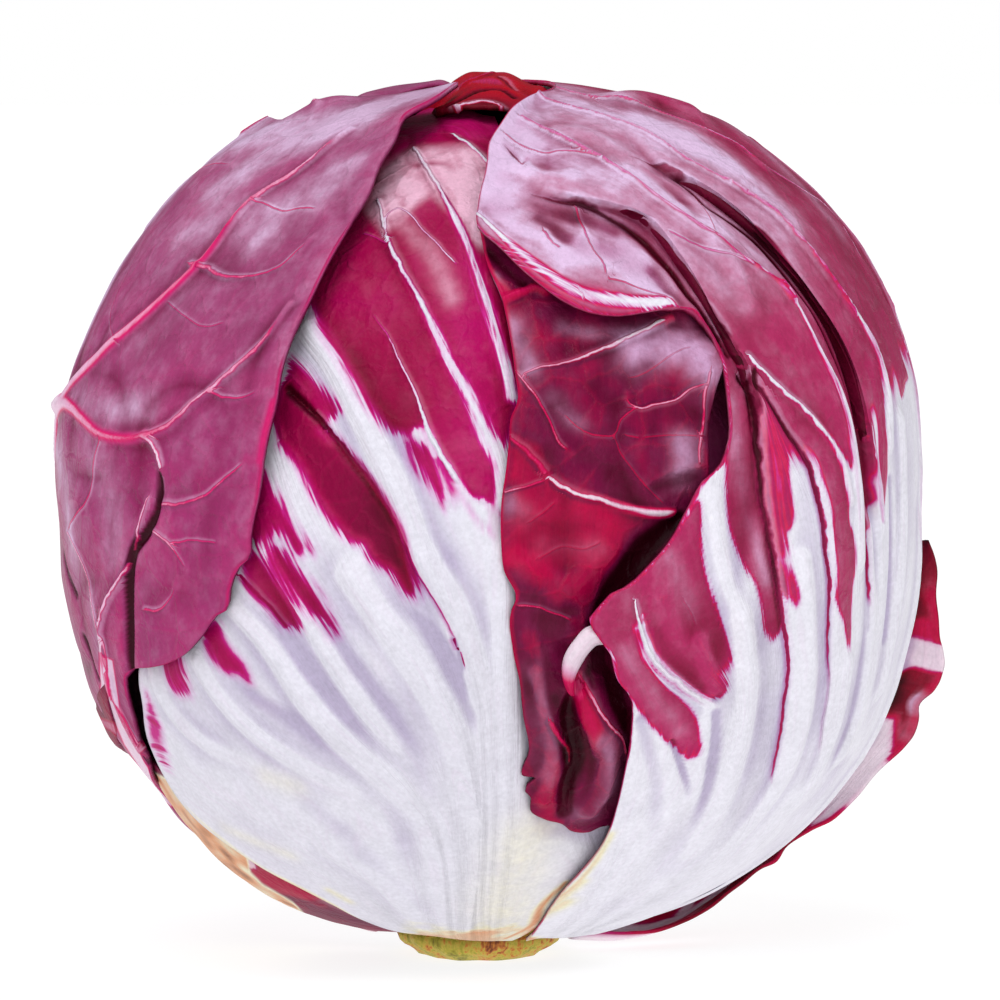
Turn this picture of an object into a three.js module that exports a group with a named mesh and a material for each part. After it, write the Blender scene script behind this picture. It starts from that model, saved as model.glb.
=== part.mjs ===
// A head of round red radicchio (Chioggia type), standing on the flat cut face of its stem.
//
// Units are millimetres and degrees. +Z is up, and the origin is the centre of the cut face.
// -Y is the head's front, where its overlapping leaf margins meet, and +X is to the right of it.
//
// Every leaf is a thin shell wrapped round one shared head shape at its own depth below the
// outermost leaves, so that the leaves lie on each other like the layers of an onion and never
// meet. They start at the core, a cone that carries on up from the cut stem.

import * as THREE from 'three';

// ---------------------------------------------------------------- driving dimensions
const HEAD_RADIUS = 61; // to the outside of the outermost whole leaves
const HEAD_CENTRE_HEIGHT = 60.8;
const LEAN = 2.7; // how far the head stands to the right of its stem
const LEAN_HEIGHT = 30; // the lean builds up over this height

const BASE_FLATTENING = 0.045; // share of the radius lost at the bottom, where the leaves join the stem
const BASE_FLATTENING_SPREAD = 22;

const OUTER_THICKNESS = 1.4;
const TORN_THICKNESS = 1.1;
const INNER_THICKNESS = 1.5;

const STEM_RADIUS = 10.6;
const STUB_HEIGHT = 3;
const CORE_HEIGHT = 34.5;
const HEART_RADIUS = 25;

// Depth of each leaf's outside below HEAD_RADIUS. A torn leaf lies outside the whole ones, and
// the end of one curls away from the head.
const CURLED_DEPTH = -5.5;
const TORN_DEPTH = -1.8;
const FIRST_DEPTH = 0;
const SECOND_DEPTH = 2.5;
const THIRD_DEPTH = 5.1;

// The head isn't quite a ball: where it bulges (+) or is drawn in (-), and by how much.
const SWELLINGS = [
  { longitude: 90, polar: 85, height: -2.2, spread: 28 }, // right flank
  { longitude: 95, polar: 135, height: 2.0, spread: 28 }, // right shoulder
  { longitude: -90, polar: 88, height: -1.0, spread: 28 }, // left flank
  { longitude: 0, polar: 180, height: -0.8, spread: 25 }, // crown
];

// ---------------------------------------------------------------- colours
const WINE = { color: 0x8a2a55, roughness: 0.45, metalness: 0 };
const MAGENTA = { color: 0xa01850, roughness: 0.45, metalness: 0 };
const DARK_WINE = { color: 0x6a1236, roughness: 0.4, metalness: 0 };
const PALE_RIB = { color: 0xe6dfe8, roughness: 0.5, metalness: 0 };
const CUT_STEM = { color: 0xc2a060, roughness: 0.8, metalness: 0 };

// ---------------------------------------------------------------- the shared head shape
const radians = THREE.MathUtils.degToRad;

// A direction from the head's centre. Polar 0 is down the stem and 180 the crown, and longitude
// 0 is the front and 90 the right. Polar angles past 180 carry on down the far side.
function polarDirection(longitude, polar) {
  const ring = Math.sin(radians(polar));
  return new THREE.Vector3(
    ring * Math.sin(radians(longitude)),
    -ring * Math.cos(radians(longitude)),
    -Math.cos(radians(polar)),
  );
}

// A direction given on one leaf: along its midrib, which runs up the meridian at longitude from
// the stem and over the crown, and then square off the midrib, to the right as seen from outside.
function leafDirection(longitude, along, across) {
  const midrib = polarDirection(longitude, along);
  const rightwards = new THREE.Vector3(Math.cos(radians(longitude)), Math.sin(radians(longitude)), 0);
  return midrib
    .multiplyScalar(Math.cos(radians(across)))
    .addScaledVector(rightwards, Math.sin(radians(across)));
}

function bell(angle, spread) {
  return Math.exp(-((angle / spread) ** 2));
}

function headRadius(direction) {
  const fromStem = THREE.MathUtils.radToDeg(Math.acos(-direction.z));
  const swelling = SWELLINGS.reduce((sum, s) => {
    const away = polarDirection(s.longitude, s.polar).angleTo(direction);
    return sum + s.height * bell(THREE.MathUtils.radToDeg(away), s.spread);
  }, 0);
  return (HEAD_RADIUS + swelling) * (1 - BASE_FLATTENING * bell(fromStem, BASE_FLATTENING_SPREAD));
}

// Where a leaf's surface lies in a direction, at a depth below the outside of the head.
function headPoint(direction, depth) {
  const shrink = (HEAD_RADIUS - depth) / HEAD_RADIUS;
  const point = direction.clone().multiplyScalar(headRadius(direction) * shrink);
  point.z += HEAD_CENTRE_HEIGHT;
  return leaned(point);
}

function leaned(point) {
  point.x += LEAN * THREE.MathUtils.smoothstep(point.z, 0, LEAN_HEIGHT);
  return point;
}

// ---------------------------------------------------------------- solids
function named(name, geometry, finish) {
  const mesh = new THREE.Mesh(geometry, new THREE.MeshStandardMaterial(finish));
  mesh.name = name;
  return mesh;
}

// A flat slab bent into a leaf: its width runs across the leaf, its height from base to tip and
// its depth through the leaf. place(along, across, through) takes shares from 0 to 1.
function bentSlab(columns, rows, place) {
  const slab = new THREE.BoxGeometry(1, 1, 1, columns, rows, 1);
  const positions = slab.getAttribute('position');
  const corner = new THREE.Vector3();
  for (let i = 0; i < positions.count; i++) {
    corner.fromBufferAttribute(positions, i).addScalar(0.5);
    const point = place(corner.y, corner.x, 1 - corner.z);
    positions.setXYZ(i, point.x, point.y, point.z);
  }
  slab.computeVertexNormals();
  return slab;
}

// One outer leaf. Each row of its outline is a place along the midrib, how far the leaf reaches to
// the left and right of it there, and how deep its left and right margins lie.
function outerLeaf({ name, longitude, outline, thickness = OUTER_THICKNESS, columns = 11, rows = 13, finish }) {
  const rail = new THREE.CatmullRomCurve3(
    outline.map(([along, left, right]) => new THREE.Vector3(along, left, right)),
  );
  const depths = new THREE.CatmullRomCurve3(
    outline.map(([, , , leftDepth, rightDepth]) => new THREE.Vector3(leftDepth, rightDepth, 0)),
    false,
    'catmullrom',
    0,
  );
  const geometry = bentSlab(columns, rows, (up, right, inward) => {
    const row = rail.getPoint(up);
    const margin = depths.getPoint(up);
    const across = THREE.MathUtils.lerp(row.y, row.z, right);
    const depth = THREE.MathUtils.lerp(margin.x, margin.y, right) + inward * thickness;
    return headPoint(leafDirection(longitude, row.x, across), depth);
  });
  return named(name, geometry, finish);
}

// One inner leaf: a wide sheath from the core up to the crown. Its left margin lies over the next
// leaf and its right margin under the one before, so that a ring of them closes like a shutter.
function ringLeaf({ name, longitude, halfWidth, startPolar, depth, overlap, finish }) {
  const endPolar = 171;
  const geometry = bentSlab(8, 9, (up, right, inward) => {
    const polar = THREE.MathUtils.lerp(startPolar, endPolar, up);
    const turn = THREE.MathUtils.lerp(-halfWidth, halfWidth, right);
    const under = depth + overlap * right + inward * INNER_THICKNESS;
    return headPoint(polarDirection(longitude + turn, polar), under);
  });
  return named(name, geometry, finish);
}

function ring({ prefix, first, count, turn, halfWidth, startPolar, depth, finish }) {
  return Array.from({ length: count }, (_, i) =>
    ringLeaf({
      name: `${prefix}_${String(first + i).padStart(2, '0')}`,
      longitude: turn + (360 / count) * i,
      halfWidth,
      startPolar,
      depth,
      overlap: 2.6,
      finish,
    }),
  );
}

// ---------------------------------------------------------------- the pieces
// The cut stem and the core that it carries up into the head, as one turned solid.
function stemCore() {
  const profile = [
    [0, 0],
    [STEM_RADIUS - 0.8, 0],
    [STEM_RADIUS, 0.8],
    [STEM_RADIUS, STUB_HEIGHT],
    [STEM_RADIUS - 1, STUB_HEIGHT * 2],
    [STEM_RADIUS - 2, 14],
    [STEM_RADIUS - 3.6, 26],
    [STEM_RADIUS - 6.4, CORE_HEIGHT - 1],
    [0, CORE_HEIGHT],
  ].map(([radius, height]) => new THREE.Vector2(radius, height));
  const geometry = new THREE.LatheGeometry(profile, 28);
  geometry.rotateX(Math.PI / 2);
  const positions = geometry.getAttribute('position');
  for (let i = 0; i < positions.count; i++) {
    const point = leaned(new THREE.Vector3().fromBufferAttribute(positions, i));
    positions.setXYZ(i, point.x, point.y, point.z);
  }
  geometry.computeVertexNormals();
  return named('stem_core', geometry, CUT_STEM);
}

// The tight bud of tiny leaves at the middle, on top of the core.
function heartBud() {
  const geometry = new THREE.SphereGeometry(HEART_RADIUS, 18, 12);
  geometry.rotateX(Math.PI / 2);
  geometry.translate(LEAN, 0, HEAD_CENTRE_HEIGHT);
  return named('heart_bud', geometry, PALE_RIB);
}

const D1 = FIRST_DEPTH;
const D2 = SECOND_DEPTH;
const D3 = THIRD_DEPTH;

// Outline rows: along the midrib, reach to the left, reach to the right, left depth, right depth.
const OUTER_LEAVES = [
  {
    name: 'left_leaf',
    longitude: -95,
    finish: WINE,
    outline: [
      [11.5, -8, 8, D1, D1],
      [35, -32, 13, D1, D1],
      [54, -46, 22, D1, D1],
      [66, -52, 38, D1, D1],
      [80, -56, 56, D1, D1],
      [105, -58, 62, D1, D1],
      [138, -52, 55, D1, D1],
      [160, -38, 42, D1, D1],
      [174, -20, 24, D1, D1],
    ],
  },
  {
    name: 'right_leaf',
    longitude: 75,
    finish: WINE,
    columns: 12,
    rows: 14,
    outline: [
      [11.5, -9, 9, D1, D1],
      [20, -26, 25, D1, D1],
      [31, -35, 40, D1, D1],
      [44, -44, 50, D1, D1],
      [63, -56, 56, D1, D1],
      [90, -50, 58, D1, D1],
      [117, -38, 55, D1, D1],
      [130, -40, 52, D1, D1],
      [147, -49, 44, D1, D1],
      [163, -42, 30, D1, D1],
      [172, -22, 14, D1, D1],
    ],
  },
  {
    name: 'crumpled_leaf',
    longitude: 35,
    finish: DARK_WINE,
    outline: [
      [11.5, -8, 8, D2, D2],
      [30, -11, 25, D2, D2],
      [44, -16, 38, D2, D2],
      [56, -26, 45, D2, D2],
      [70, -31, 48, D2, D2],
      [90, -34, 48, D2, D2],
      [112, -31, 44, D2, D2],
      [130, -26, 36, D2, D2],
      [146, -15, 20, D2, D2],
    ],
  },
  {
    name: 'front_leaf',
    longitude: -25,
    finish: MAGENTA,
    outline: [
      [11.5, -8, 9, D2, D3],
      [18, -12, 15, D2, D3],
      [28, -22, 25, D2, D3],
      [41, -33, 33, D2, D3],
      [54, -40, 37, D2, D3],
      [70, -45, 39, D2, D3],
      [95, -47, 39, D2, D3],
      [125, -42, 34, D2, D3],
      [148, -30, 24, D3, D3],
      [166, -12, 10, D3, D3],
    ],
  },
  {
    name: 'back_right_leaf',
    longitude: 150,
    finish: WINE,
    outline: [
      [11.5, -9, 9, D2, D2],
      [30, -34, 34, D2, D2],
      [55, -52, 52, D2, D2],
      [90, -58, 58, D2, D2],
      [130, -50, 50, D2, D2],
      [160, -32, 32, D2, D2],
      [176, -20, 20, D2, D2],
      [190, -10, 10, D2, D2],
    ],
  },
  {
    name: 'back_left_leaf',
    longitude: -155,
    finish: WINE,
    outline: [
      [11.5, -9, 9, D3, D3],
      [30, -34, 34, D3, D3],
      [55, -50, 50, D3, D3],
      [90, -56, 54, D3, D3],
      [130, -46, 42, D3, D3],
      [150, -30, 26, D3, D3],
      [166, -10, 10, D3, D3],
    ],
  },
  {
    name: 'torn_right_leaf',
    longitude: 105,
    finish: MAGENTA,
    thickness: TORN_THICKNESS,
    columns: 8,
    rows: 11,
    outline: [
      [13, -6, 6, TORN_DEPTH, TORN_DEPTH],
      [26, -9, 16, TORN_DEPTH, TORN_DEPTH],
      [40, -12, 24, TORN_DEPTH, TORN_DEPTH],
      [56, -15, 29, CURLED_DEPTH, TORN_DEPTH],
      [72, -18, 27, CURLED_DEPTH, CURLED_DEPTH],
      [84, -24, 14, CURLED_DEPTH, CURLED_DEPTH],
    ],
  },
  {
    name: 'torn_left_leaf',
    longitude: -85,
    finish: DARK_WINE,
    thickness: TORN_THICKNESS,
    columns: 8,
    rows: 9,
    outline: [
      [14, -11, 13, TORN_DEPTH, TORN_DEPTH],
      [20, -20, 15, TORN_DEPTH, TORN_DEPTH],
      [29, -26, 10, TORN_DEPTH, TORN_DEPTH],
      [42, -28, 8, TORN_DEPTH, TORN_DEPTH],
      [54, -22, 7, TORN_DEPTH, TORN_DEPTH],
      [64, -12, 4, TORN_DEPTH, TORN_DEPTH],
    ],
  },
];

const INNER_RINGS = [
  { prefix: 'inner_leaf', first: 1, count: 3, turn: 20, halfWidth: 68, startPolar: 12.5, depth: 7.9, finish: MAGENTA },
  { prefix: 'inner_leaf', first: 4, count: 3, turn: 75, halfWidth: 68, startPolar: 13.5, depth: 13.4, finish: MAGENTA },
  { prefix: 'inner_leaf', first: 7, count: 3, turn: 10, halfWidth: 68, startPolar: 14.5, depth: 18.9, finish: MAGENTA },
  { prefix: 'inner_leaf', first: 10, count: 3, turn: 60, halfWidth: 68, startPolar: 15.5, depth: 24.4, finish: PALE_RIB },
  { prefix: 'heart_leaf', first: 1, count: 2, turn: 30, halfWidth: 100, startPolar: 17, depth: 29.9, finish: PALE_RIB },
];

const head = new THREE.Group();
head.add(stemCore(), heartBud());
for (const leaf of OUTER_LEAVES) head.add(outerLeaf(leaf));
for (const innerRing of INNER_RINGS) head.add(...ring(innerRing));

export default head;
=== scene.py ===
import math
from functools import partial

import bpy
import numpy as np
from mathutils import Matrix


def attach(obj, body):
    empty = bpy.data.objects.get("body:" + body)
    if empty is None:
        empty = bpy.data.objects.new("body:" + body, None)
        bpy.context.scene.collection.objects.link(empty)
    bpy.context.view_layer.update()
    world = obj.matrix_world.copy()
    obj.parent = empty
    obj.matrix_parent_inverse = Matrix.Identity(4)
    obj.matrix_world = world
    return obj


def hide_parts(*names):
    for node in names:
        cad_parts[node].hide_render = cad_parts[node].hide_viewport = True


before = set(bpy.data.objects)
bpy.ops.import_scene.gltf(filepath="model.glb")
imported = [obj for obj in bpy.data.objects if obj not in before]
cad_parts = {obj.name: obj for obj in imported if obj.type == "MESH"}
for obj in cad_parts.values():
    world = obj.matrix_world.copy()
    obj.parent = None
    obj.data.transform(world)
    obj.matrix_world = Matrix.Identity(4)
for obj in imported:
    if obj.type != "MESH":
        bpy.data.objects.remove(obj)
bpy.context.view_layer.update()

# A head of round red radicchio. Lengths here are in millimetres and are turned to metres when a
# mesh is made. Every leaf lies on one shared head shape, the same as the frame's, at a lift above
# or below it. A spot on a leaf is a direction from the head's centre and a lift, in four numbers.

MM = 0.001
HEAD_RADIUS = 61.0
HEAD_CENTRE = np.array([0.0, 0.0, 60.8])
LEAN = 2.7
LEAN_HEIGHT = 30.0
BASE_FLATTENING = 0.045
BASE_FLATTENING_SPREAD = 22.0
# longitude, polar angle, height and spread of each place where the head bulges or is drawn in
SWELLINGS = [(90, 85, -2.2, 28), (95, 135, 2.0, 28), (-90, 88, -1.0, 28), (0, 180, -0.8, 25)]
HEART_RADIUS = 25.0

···

**Given task:** What is wanted is an exact copy of the lines from the line containing "const head = new THREE.Group();" to the line containing "bpy.context.scene.collection.objects.link(empty)", both lines included, and of no other line.

**The response:**
const head = new THREE.Group();
head.add(stemCore(), heartBud());
for (const leaf of OUTER_LEAVES) head.add(outerLeaf(leaf));
for (const innerRing of INNER_RINGS) head.add(...ring(innerRing));

export default head;
=== scene.py ===
import math
from functools import partial

import bpy
import numpy as np
from mathutils import Matrix


def attach(obj, body):
    empty = bpy.data.objects.get("body:" + body)
    if empty is None:
        empty = bpy.data.objects.new("body:" + body, None)
        bpy.context.scene.collection.objects.link(empty)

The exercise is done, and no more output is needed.